_Your goal_
For this exercise, write out exactly, and only, the lines running from the line that contains "rivets = [rivet(shade_place.multiply(frame), [sheet, spider])" through the line that contains "shown = obj.evaluated_get(depsgraph)".

========

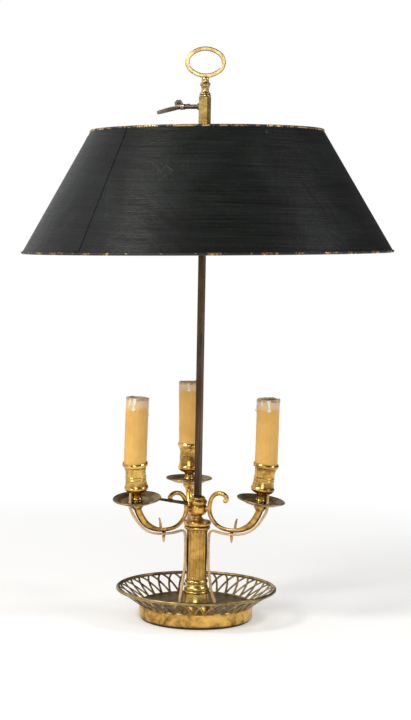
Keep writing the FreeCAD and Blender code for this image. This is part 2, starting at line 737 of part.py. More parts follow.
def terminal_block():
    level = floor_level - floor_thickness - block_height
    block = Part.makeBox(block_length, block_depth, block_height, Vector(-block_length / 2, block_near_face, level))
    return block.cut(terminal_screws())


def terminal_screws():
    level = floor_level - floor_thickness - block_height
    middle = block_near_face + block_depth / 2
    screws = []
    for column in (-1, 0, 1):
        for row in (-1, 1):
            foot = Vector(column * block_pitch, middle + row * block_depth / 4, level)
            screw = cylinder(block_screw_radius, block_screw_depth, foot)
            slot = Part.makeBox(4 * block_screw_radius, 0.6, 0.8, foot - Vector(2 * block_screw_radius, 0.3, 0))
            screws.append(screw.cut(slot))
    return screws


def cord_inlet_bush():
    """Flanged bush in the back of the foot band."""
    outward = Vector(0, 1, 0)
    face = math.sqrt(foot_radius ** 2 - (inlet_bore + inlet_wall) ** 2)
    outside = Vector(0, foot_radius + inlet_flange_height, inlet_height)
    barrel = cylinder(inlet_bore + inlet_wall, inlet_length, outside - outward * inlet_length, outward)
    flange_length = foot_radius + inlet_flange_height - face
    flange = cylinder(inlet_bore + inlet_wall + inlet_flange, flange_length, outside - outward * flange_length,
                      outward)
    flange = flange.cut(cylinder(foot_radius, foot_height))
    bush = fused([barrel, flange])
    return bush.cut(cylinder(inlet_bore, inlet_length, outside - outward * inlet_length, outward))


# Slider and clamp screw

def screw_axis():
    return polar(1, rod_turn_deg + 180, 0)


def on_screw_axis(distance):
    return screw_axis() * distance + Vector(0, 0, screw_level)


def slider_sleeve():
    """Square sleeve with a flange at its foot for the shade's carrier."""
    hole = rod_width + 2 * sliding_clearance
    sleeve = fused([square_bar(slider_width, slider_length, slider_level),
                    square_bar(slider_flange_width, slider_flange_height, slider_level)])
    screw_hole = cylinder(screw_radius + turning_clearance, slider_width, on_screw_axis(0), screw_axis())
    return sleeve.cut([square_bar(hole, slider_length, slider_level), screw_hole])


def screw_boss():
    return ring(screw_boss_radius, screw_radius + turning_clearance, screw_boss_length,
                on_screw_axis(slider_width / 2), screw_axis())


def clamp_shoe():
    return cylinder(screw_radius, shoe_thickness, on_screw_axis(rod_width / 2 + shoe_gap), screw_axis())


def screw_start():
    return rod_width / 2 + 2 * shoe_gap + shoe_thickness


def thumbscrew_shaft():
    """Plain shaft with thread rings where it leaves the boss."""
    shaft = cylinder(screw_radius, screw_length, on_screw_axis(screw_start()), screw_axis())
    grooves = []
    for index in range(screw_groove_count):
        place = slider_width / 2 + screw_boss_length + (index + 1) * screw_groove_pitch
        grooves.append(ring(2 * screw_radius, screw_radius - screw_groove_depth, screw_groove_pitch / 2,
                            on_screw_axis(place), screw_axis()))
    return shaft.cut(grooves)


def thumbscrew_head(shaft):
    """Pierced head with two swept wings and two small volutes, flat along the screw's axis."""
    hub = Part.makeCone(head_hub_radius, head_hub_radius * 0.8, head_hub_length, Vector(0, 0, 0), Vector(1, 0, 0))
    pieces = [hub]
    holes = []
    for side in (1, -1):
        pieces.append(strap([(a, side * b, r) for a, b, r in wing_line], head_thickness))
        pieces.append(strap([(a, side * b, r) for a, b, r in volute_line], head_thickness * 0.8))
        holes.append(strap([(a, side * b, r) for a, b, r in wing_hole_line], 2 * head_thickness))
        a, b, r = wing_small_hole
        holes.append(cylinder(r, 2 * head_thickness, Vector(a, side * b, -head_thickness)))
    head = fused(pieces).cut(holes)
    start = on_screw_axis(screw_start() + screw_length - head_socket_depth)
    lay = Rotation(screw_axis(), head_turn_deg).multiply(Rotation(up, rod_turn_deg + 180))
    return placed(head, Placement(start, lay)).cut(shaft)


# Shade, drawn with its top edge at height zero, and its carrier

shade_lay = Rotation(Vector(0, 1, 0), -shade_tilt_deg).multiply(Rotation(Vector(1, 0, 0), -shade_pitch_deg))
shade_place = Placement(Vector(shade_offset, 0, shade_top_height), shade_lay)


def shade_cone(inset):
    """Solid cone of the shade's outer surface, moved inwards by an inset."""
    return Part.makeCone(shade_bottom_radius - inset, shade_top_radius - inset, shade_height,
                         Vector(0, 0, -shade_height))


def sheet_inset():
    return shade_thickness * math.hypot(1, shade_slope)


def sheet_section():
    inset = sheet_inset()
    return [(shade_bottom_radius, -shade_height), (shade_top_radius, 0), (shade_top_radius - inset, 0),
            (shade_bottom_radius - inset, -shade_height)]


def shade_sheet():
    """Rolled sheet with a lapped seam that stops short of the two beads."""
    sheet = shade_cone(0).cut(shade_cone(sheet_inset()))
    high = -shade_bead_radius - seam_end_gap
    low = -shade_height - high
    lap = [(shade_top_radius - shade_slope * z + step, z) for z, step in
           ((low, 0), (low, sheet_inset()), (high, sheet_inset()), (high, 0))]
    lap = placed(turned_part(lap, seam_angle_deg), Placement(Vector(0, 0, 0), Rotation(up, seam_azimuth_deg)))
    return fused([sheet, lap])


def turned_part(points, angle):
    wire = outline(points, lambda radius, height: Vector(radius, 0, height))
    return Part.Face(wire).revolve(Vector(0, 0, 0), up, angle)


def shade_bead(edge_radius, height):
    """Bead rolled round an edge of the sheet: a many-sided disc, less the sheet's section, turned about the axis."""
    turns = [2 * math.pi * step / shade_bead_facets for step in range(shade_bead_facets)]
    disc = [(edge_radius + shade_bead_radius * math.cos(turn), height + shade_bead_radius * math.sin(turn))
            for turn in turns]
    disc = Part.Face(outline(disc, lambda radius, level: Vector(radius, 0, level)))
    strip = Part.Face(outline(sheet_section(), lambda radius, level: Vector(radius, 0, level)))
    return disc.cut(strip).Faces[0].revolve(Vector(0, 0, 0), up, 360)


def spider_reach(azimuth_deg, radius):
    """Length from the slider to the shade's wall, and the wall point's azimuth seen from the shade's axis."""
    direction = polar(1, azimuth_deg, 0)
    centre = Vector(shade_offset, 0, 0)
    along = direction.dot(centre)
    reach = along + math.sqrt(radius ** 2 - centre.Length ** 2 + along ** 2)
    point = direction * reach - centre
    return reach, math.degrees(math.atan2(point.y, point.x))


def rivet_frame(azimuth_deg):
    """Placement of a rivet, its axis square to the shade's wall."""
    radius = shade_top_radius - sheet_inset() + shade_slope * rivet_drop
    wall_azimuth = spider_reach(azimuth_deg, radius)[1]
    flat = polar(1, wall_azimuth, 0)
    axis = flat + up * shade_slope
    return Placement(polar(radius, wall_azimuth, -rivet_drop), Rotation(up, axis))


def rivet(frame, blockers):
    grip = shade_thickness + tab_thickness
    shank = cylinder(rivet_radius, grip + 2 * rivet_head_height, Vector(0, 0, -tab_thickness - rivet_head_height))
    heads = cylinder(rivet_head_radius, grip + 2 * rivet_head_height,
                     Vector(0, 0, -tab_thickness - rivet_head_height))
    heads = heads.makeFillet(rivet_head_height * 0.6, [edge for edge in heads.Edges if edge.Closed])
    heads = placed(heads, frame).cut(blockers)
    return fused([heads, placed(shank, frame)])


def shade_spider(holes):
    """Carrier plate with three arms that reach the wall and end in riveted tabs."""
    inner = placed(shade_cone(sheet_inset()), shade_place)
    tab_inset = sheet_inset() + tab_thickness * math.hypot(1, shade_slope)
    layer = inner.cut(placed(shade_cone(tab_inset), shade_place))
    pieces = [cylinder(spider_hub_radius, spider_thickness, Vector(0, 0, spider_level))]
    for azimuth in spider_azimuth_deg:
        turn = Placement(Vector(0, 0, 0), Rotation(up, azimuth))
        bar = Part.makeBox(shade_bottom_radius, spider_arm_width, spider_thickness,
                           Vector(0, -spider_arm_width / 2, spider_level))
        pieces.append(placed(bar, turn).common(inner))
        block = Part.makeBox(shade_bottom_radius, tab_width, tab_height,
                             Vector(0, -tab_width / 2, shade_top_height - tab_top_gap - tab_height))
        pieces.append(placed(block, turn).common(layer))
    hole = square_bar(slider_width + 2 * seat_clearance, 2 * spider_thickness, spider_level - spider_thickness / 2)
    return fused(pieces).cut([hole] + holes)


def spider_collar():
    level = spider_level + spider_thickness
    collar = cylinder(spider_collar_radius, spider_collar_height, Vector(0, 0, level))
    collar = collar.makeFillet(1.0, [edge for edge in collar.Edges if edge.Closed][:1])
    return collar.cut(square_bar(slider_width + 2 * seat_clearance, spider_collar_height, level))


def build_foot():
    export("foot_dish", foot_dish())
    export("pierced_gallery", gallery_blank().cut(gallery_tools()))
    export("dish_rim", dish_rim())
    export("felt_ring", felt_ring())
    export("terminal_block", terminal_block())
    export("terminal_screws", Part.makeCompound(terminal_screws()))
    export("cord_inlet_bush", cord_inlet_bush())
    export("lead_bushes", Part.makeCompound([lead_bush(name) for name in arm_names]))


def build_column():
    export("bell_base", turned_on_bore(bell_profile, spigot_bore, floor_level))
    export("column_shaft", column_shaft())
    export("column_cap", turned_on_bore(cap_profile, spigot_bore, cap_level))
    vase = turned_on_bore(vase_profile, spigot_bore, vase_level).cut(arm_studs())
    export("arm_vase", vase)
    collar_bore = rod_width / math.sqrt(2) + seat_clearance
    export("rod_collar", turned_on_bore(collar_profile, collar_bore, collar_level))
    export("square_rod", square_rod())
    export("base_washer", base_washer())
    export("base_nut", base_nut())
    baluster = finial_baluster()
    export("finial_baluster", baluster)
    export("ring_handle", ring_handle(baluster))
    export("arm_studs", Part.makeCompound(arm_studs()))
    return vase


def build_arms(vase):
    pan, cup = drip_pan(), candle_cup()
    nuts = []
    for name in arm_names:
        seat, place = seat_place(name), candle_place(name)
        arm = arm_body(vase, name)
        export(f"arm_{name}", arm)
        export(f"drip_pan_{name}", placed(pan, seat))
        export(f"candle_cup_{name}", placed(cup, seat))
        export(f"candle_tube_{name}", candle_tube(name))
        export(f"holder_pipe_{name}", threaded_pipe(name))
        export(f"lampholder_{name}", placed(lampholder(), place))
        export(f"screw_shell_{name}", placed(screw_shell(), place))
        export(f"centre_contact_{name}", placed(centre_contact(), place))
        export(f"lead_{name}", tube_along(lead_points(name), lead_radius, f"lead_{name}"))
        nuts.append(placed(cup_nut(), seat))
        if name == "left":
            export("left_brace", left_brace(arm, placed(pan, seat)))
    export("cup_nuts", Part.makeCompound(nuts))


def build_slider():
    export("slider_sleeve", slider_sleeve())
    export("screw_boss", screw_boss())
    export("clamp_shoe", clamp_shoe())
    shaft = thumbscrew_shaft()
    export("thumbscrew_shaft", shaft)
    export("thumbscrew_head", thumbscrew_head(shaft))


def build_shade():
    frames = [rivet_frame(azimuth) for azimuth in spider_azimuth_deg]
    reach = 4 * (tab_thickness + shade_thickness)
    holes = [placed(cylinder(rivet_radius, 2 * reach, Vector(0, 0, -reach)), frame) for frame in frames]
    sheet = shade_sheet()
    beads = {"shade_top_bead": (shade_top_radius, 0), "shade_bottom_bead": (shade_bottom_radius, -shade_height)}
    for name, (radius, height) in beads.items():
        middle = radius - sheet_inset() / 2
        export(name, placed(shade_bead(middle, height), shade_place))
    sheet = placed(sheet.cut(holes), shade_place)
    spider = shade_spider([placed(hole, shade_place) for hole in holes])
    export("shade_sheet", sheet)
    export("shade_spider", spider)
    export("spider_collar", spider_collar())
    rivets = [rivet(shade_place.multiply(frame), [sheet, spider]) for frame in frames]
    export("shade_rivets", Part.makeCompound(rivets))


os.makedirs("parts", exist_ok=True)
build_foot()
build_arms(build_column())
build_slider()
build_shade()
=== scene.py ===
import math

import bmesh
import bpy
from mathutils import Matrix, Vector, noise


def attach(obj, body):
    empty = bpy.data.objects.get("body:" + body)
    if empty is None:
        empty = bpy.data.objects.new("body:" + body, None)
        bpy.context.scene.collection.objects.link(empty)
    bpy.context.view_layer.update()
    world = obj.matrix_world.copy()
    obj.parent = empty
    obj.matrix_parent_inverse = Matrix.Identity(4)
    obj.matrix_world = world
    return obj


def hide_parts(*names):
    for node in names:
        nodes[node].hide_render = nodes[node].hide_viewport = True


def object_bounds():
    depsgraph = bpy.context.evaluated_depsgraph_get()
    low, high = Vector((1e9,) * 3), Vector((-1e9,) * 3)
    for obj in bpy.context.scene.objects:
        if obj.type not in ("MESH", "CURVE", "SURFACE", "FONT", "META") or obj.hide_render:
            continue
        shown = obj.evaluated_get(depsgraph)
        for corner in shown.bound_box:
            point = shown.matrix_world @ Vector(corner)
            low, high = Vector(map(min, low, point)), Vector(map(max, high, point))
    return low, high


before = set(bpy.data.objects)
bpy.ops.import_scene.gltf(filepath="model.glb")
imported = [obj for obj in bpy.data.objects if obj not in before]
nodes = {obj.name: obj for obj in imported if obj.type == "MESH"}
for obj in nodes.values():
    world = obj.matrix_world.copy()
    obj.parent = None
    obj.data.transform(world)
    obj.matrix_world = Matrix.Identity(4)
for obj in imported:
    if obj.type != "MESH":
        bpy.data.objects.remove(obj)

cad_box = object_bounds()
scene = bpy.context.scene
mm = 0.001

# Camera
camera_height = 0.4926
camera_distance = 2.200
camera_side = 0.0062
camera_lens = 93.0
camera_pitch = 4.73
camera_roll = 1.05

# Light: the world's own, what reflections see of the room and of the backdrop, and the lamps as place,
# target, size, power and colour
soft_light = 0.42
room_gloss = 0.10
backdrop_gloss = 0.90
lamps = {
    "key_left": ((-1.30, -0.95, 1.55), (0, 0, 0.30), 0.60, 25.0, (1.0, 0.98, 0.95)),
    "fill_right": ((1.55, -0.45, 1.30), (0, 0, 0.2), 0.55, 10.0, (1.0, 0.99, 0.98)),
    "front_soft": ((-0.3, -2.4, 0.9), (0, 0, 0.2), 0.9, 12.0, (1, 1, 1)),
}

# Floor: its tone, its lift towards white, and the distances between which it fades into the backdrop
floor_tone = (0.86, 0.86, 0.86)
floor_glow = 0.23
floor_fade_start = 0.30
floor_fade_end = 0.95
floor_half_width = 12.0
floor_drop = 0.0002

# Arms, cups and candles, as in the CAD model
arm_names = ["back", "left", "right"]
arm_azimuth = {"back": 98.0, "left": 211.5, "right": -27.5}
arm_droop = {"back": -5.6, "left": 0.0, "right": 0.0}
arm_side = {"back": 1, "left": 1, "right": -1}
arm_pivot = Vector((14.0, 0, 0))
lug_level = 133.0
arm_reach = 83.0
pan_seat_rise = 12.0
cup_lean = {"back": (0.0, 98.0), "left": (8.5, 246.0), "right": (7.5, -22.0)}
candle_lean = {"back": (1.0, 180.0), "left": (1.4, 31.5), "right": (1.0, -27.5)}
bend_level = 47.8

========

_Result of the task_
    rivets = [rivet(shade_place.multiply(frame), [sheet, spider]) for frame in frames]
    export("shade_rivets", Part.makeCompound(rivets))


os.makedirs("parts", exist_ok=True)
build_foot()
build_arms(build_column())
build_slider()
build_shade()
=== scene.py ===
import math

import bmesh
import bpy
from mathutils import Matrix, Vector, noise


def attach(obj, body):
    empty = bpy.data.objects.get("body:" + body)
    if empty is None:
        empty = bpy.data.objects.new("body:" + body, None)
        bpy.context.scene.collection.objects.link(empty)
    bpy.context.view_layer.update()
    world = obj.matrix_world.copy()
    obj.parent = empty
    obj.matrix_parent_inverse = Matrix.Identity(4)
    obj.matrix_world = world
    return obj


def hide_parts(*names):
    for node in names:
        nodes[node].hide_render = nodes[node].hide_viewport = True


def object_bounds():
    depsgraph = bpy.context.evaluated_depsgraph_get()
    low, high = Vector((1e9,) * 3), Vector((-1e9,) * 3)
    for obj in bpy.context.scene.objects:
        if obj.type not in ("MESH", "CURVE", "SURFACE", "FONT", "META") or obj.hide_render:
            continue
        shown = obj.evaluated_get(depsgraph)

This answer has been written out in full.